TOM PETTY “HIGHWAY COMPANION” (American)
By Len Righi
The Morning Call — July 29, 2006
On “Highway Companion,” Tom Petty rides shotgun with … himself. Compared to his muscular work with the Heartbreakers, the veteran rocker’s third 1solo disc is muted and sparsely produced (by longtime collaborator Jeff Lynne), even with contributions from Heartbreakers guitarist Mike Campbell. But “Highway Companion” goes deeper than most Heartbreakers albums; Petty makes it personal, especially on the first four tracks, which achieve an almost poetic force as he sings about the price of clearing his slate (“Square One”), moving on alone (“Saving Grace”) and knowing the the past has only a limited value in facing the future (“Down South”).
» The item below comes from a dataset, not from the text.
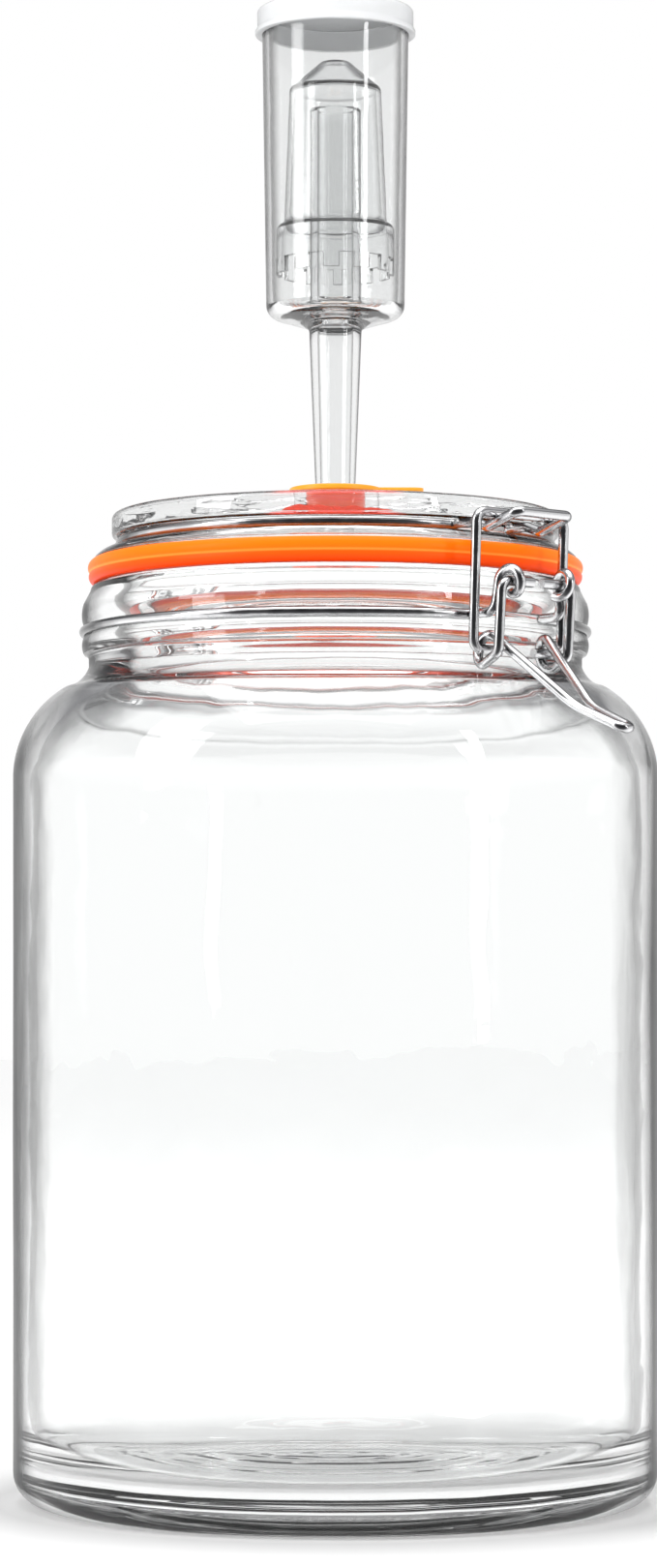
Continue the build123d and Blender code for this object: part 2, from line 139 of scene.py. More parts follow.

While the disc may not cover any real new ground musically (except perhaps for a touch of ZZ Top boogie), it is a satisfying accumulation of the influences — Bob Dylan, the Byrds and Neil Young in particular — and trademarks that have made Petty and the Heartbreakers a force for 30 years. (And “Ankle Deep” is a knowing nod to The Traveling Wilburys.) Given the humorless, petulant and not very original preaching of 2002’s “The Last DJ,” “Highway Companion” is a beguiling ride. Hopefully, some of it will turn up on this summer’s Heartbreakers tour, which Petty says will be his last with the band.